Formal underpinnings of cross-validation?

141 Views Asked by At

In the past, I've used cross-validation in a purely instrumental way--namely, to ensure that models have decent predictive ability. I know that cross-validation works, but I don't know why it works on a formal mathematical level.

Is there a formal derivation showing that cross-validation of any form (leave one out, exhaustive, or other) maximizes predictive validity, or is cross-validation an ad hoc tool that we use because it intuitively makes sense?

1

There are 1 best solutions below

0
On

Here's a nice explainer. Also, Elements of Statistical Learning, specifically chapter 7 (p. 241) has a detailed explanation of cross validation and in what sense it works.
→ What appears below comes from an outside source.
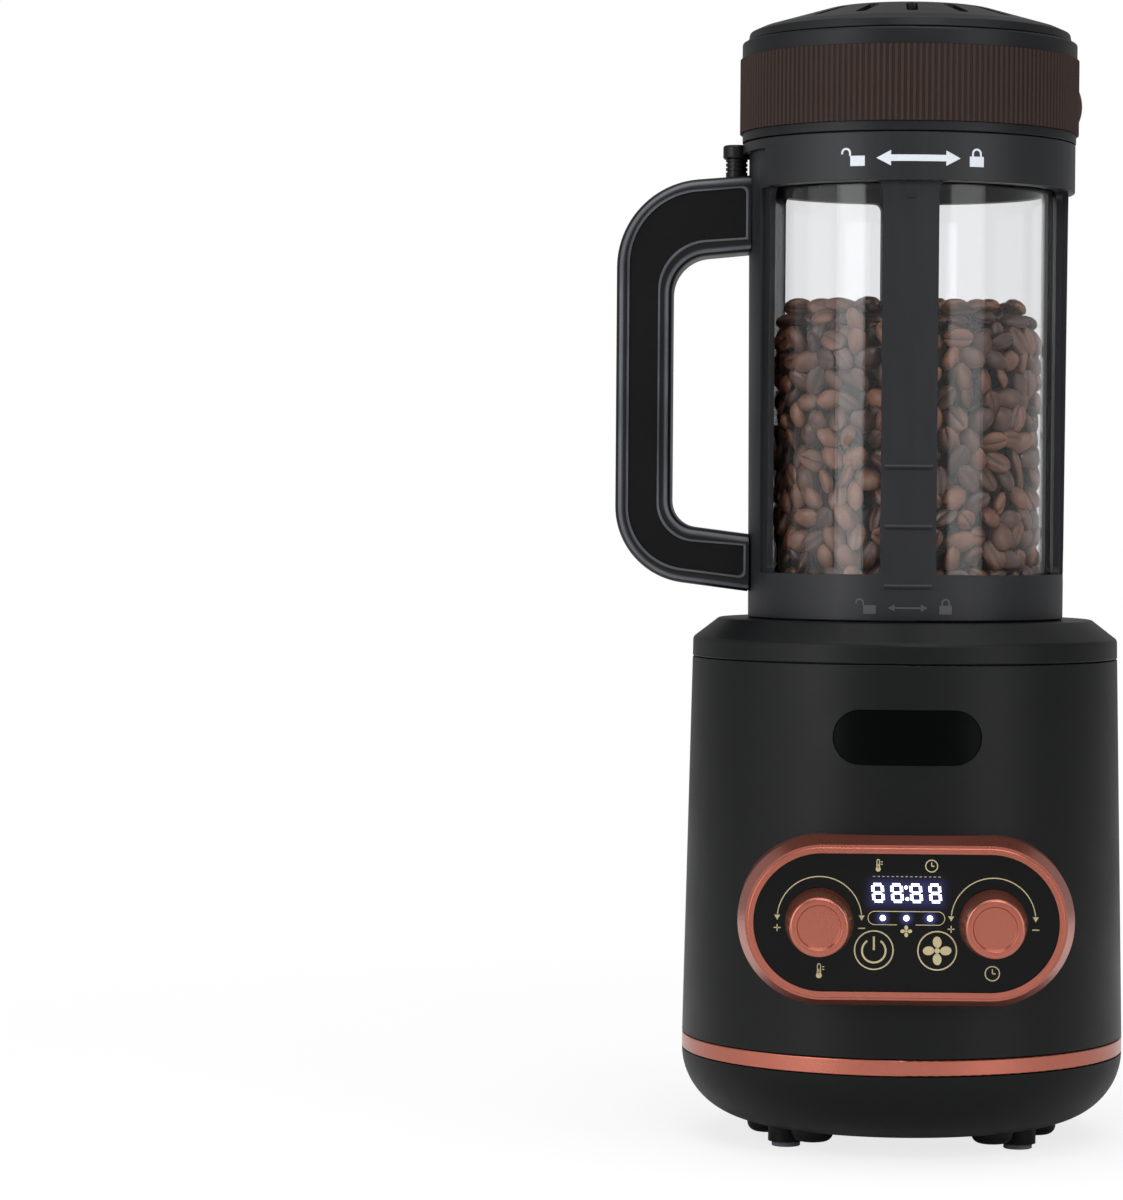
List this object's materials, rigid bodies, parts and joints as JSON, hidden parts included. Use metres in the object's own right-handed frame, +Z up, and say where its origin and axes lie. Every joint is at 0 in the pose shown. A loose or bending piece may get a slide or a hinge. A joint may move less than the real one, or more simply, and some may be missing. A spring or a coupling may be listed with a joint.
{
  "type": "home coffee bean roaster",
  "caption": "Countertop hot-air coffee bean roaster with a two-dial panel, a handled glass jug and a ribbed twist-lock chaff lid.",
  "frame": {"origin": "on the surface that the feet stand on, under the axis of the round body", "axes": "+Z up, the control panel faces -Y, the handle points to -X"},
  "size_m": [0.1738, 0.1822, 0.3828],
  "materials": {
    "black_shell": "matte",
    "black_gloss": "glossy",
    "graphite": "satin",
    "copper_trim": "satin",
    "brown_grip": "matte",
    "grey_pad": "matte",
    "silicone": "matte",
    "jug_glass": "clear",
    "panel_black": "glossy",
    "steel": "satin",
    "screw_steel": "satin",
    "spring_steel": "satin",
    "mica": "matte",
    "heating_wire": "matte",
    "board_green": "matte",
    "white_plastic": "matte",
    "lamp_white": "glossy",
    "deck_grey": "matte"
  },
  "bodies": {
    "base": {"base_pan": "black_shell", "foot_pads": "grey_pad", "base_screws": "screw_steel", "intake_mesh": "steel", "copper_band": "copper_trim", "main_housing": "black_shell", "badge_plate": "black_gloss", "top_cover": "black_shell", "socket_ring": "black_shell", "panel_bezel": "copper_trim", "panel_glass": "panel_black", "panel_tray": "black_shell", "control_board": "board_green", "display_module": "lamp_white", "indicator_lamps": "lamp_white", "touch_springs": "spring_steel", "temp_encoder": "steel", "time_encoder": "steel", "fan_deck": "deck_grey", "deck_posts": "deck_grey", "fan_motor": "steel", "motor_screws": "screw_steel", "blower_duct": "deck_grey", "duct_screws": "screw_steel", "heater_tube": "steel", "heater_former": "mica", "heater_coil": "heating_wire", "heat_cutout": "steel", "air_probe": "steel", "power_board": "board_green", "power_parts": "white_plastic", "cord_gland": "black_shell"},
    "temp_dial": {"temp_knob": "copper_trim", "temp_shaft": "steel"},
    "time_dial": {"time_knob": "copper_trim", "time_shaft": "steel"},
    "fan": {"impeller": "deck_grey", "motor_shaft": "steel"},
    "seat": {"seat_ring": "graphite", "seat_gasket": "silicone"},
    "jug": {"jug_cage": "graphite", "glass_cylinder": "jug_glass", "lower_glass_seal": "silicone", "upper_glass_seal": "silicone", "glass_retainer": "black_shell", "air_plate": "steel", "handle_front": "black_shell", "handle_rear": "black_shell", "handle_inlays": "graphite", "handle_screws": "screw_steel"},
    "lid": {"chaff_cup": "graphite", "chimney_cap": "graphite", "lid_seal": "silicone", "chaff_screen": "steel"},
    "lid_lock": {"lock_ring": "black_shell", "grip_ring": "brown_grip", "vent_cap": "black_shell", "cap_disc": "black_gloss"},
    "button": {"lid_button": "black_shell", "button_spring": "spring_steel"}
  },
  "joints": [
    {"name": "temp_turn", "type": "hinge", "parent": "base", "child": "temp_dial", "pos_m": [-0.028, -0.081, 0.0805], "axis": [0, -1, 0], "continuous": true},
    {"name": "time_turn", "type": "hinge", "parent": "base", "child": "time_dial", "pos_m": [0.028, -0.081, 0.0805], "axis": [0, -1, 0], "continuous": true},
    {"name": "fan_spin", "type": "hinge", "parent": "base", "child": "fan", "pos_m": [0, 0, 0.06], "axis": [0, 0, 1], "continuous": true},
    {"name": "jug_twist", "type": "hinge", "parent": "base", "child": "seat", "pos_m": [0, 0, 0.163], "axis": [0, 0, 1], "range_deg": [0, 20]},
    {"name": "jug_lift", "type": "slide", "parent": "seat", "child": "jug", "axis": [0, 0, 1], "range_m": [0, 0.06]},
    {"name": "lid_lift", "type": "slide", "parent": "jug", "child": "lid", "axis": [0, 0, 1], "range_m": [0, 0.06]},
    {"name": "lid_twist", "type": "hinge", "parent": "lid", "child": "lid_lock", "pos_m": [0, 0, 0.3375], "axis": [0, 0, 1], "range_deg": [0, 45]},
    {"name": "button_press", "type": "slide", "parent": "jug", "child": "button", "axis": [0, 0, -1], "range_m": [0, 0.004], "stiffness_N_per_m": 300, "deforming": ["button_spring"]}
  ]
}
Basically, it works in the same sense that the Bootstrap works. We can use cross-validation to estimate the expected prediction error (when averaged across all possible training sets...this is important) by sub-sampling from our training data. We assume our training data is a representative sample from the distribution of possible training data and then use sub-samples (without replacement) to simulate repeated draws from the underlying population of possible training sets.

One thing that cross validation is not good for is estimating the prediction error that will result by fitting your model to the full training set. To do that, you need to collect a new test set (at which point you may likely want to re-fit to the larger dataset...leading to the same conundrum). However, absent that extra data, we might as well go with the model with best unconditional expected error.